=== Data supplied ===

=======

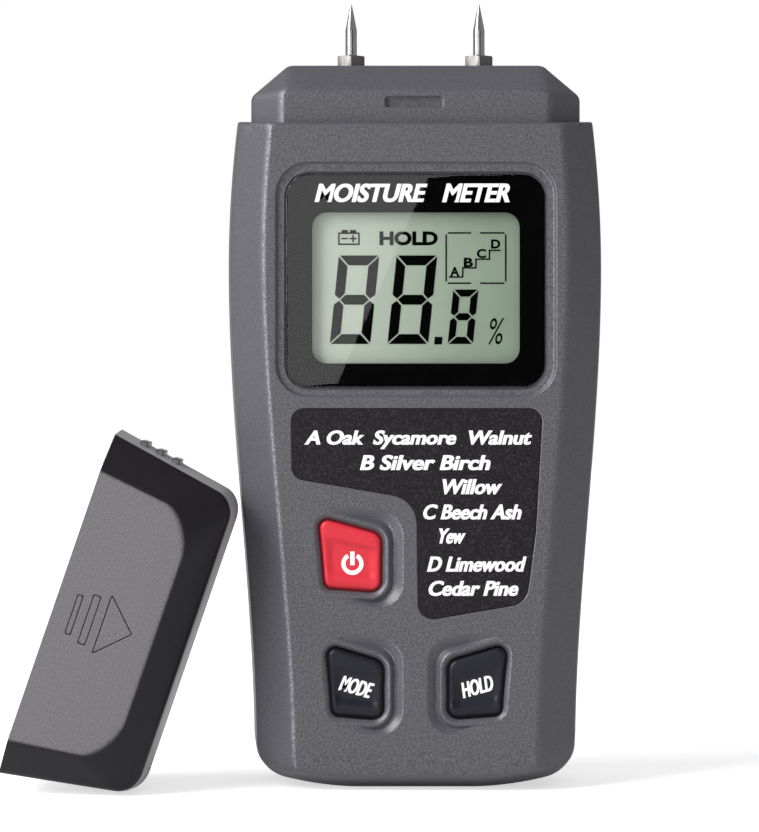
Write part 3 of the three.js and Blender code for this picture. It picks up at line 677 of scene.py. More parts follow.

=======

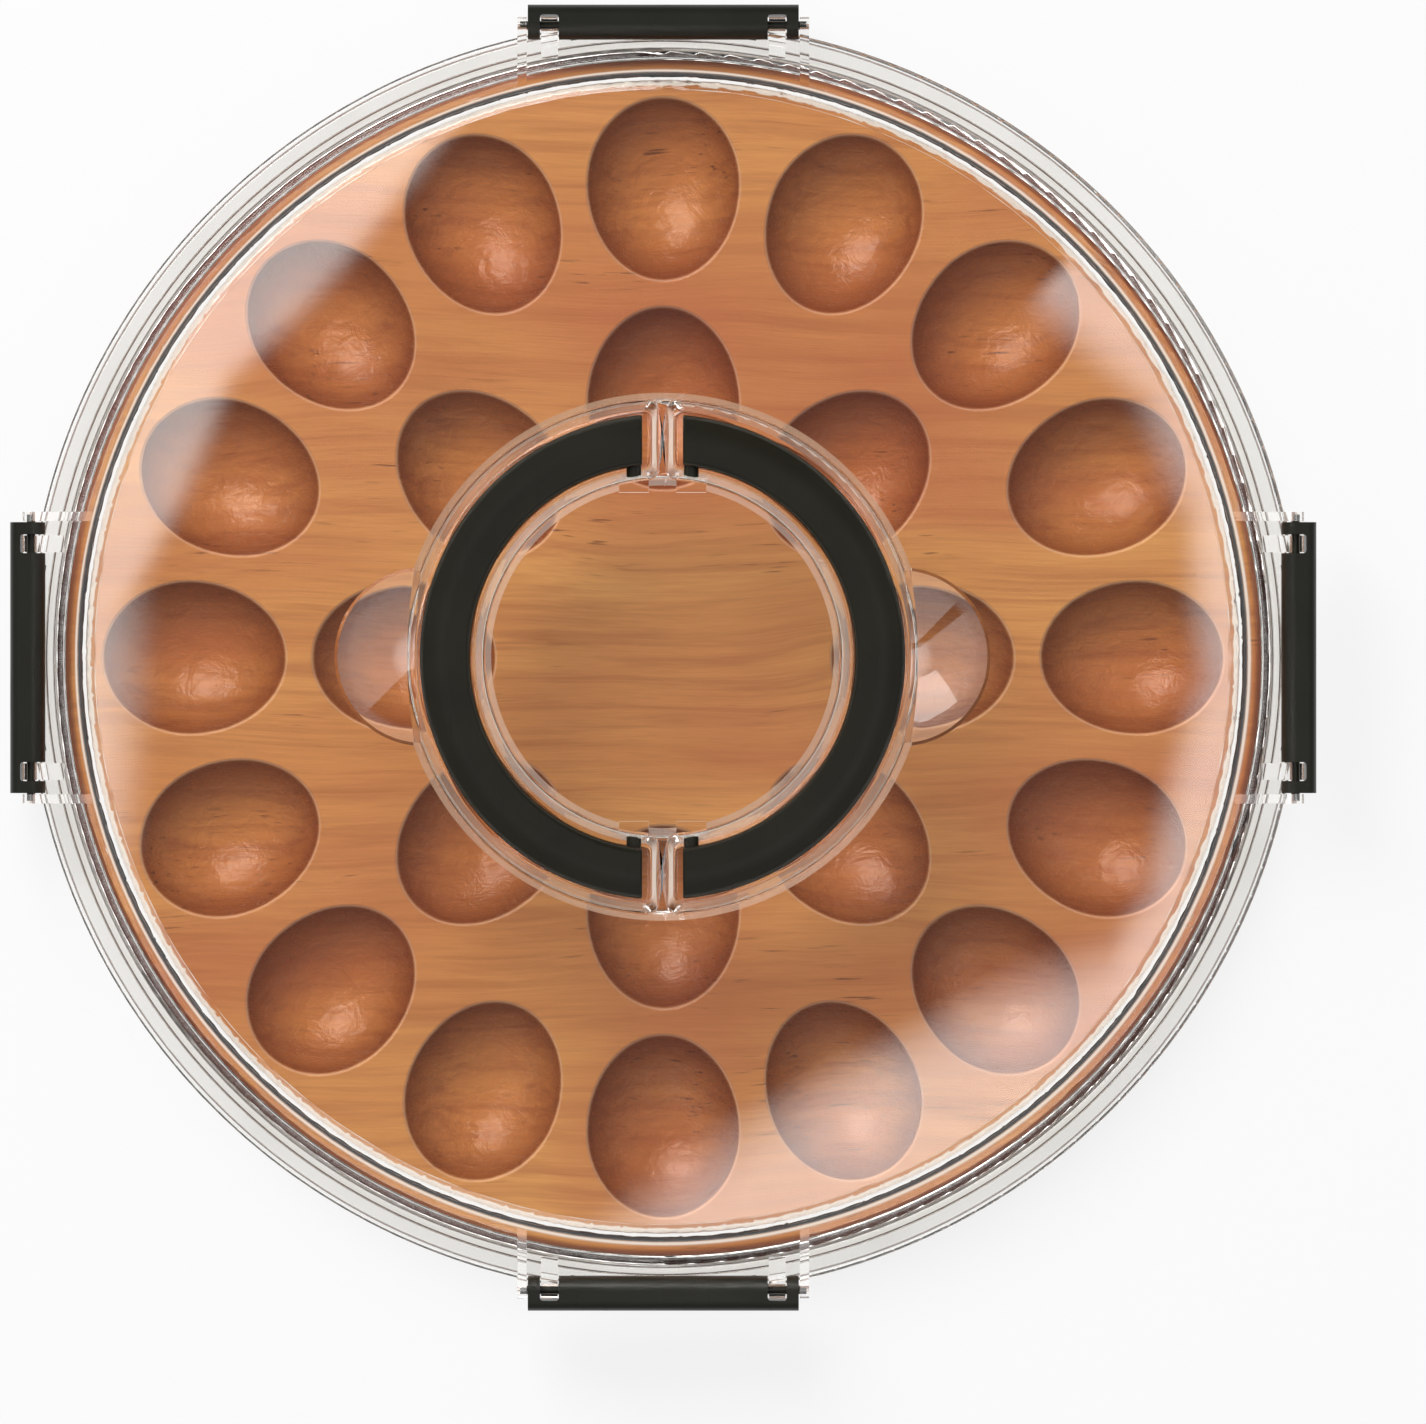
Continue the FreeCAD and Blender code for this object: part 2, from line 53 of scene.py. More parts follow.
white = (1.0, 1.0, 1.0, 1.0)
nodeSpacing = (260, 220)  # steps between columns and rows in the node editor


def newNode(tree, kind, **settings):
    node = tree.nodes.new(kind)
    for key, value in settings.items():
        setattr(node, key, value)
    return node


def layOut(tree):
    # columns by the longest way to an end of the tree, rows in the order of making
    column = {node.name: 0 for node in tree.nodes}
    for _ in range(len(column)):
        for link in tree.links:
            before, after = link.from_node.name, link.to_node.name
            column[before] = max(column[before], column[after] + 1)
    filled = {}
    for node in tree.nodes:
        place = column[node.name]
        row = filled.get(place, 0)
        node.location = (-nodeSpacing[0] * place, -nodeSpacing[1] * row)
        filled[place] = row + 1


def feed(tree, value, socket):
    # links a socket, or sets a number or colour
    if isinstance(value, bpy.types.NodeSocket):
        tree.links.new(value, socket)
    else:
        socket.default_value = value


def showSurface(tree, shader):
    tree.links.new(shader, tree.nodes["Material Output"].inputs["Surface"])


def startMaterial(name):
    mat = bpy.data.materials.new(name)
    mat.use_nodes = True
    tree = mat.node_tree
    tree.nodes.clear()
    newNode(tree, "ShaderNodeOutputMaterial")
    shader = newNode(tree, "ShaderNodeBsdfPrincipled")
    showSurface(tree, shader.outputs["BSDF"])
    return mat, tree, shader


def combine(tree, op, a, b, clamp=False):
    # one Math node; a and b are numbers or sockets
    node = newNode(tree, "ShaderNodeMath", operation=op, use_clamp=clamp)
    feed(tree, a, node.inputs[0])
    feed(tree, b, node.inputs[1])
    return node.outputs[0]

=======

=== What needs to be done ===
Find the lines containing "Blender" and list every one of them.

=== Complete response ===
Write part 3 of the three.js and Blender code for this picture. It picks up at line 677 of scene.py. More parts follow.
Continue the FreeCAD and Blender code for this object: part 2, from line 53 of scene.py. More parts follow.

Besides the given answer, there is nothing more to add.